### INFORMATION PROVIDED

[BEGIN]

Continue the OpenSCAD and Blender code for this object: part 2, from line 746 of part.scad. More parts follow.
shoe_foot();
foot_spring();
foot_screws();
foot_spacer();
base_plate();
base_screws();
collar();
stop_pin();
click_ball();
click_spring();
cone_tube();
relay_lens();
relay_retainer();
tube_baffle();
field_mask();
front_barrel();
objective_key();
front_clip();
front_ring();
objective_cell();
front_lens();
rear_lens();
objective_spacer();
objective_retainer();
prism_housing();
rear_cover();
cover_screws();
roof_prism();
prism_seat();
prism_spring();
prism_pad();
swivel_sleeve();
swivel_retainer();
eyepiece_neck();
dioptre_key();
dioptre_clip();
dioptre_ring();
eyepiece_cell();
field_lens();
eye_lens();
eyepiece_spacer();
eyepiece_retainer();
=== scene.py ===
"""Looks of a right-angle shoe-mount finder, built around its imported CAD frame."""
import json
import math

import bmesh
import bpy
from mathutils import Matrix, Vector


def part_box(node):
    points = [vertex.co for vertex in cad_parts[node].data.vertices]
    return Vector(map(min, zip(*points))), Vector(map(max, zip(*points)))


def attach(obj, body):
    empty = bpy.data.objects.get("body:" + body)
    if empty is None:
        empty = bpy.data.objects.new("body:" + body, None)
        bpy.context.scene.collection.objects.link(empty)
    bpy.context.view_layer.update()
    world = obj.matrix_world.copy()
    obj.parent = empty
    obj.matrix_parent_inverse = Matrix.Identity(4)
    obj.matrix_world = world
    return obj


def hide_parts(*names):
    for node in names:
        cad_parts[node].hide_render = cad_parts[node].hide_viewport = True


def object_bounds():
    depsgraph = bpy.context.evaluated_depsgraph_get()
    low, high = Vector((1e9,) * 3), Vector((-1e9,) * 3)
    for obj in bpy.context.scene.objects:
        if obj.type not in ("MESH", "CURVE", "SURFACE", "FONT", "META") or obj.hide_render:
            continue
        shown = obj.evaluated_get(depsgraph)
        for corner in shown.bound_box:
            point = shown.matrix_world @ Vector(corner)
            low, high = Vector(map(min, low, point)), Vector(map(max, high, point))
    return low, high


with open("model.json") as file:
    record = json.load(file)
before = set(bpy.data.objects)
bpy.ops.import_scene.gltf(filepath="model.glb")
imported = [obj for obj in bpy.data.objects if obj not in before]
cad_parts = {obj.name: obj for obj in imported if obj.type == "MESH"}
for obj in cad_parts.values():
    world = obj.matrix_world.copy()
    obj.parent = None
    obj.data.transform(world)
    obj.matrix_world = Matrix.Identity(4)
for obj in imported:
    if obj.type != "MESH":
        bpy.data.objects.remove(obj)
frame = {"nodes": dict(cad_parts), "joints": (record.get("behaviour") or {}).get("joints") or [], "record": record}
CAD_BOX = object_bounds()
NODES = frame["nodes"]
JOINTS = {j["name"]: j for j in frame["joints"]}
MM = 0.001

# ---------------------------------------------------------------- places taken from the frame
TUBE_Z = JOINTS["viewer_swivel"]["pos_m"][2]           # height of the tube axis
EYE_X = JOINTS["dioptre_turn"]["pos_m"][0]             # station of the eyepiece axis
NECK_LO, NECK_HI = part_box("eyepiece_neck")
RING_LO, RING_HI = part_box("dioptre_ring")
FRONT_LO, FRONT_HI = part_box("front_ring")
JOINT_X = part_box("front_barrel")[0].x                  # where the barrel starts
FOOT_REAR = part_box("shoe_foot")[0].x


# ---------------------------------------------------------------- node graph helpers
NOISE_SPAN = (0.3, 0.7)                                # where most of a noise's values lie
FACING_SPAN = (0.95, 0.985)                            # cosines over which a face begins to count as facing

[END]
[BEGIN]

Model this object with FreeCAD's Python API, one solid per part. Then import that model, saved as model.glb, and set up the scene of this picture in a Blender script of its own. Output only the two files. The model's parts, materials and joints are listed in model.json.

[END]

Take exactly the lines from the one containing "depsgraph = bpy.context.evaluated_depsgraph_get()" through the one containing "point = shown.matrix_world" in the data above, and output them with nothing added.

### IN RESPONSE
    depsgraph = bpy.context.evaluated_depsgraph_get()
    low, high = Vector((1e9,) * 3), Vector((-1e9,) * 3)
    for obj in bpy.context.scene.objects:
        if obj.type not in ("MESH", "CURVE", "SURFACE", "FONT", "META") or obj.hide_render:
            continue
        shown = obj.evaluated_get(depsgraph)
        for corner in shown.bound_box:
            point = shown.matrix_world @ Vector(corner)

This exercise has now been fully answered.